The difference is in their volume. Imagine you run a successful shopfront business, be it a store or an information booth paid for by advertising. One day a group of people who doesn’t like your success (or want to use it to promote their own infamy) have thousands of people make enquiries by phone, fax or in person – all at the same time.

Your staff has to spend time following up each enquiry and legitimate customers wouldn’t get a look-in.

DDoS attacks work the same way. They flood a server with data (most of it meaningless) all at once. The effect is that the data ‘pipes’ into and out of that website, news or email server are clogged trying to deal with the traffic.

The key to the secrecy is that a hacker sends programs called “zombies” to countless other computers across the Internet without their operators knowing. These zombies are the ones that, at the press of a button, direct thousands or millions of bits of data towards the servers of their victims.

When law enforcement or technical investigators start to trace the attack back, they usually can’t get any further back than the machines that became the unwitting perpetrators, so the true attacker stays hidden.

The problem with learning about (and preparing for) DDoS attacks is that few people want to talk about them. Their perpetrators are clouded in the secrecy of deeply buried bulletin boards, software cracking and porn sites.

And when a company gets hit with one it can become a public relations disaster. Nobody wants their customers (or shareholders) to think they’re vulnerable to electronic tomfoolery by unidentified hackers whose only purpose is to cause trouble or gain street cred.

So how much damage can DDoS attacks cause? If a few websites go down for a few hours at a time, is it so bad in the scheme of things?

Nobody had given the matter much thought before early 2000, when the biggest Internet hack attack to that point was launched against some of the biggest web site businesses in the world. On February 6, Yahoo! was flooded with almost one billion bits of information per second – that’s the amount most sites transmit in a week.

The site was crippled and all web page requests were refused. Over the net few hours, Buy.com was hit (just a few hours after its IPO), then eBay.com, Amazon.com, CNN.com and E*Trade.

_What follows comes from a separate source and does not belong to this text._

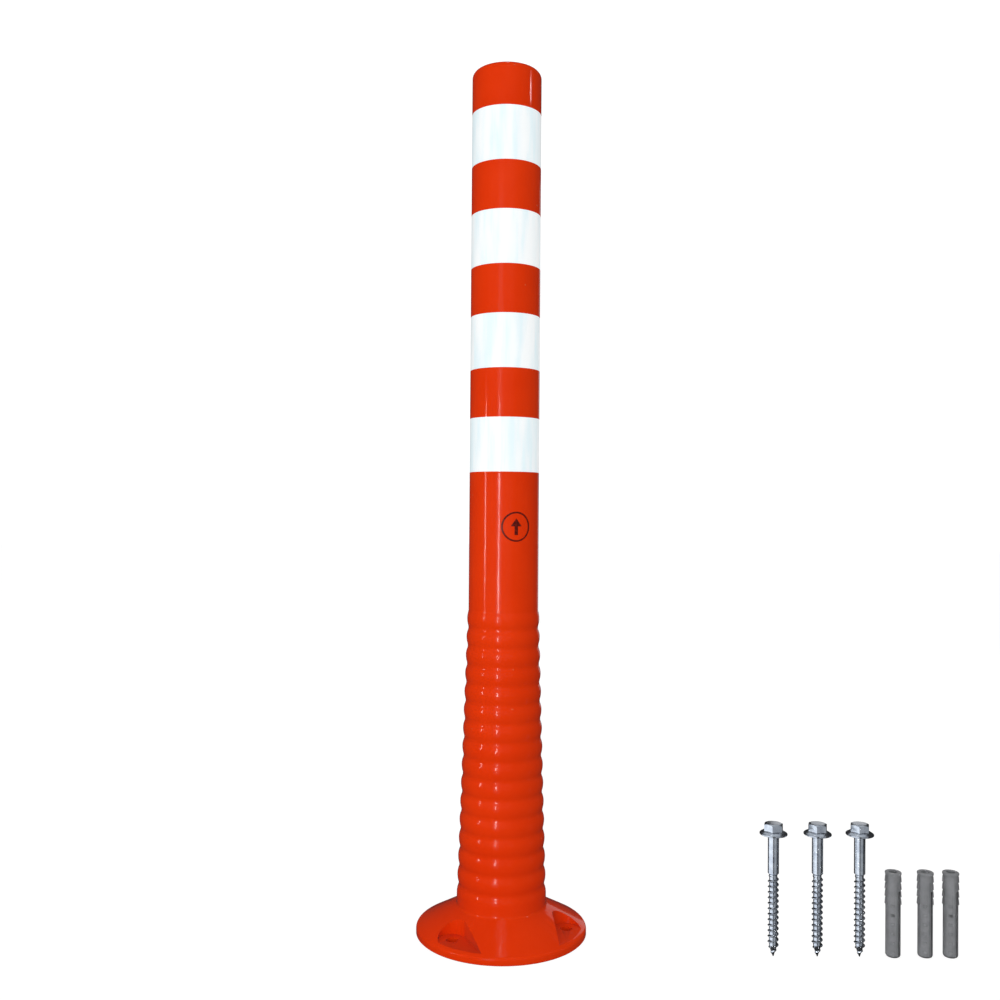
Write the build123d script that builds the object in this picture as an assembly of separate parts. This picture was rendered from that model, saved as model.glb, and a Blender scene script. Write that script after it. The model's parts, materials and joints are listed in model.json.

The debacle was estimated to have cost $1.2 billion in lost revenue to the affected businesses. The US FBI estimates that Internet computer hacking already costs businesses $10 billion annually in the US alone.

So while iinet and Eon are hardly eBay, Yahoo! or Amazon, the size of the market dictates that they could still feel the pinch, even in lost goodwill or customer/shareholder faith if not from advertising or service losses because of downtime.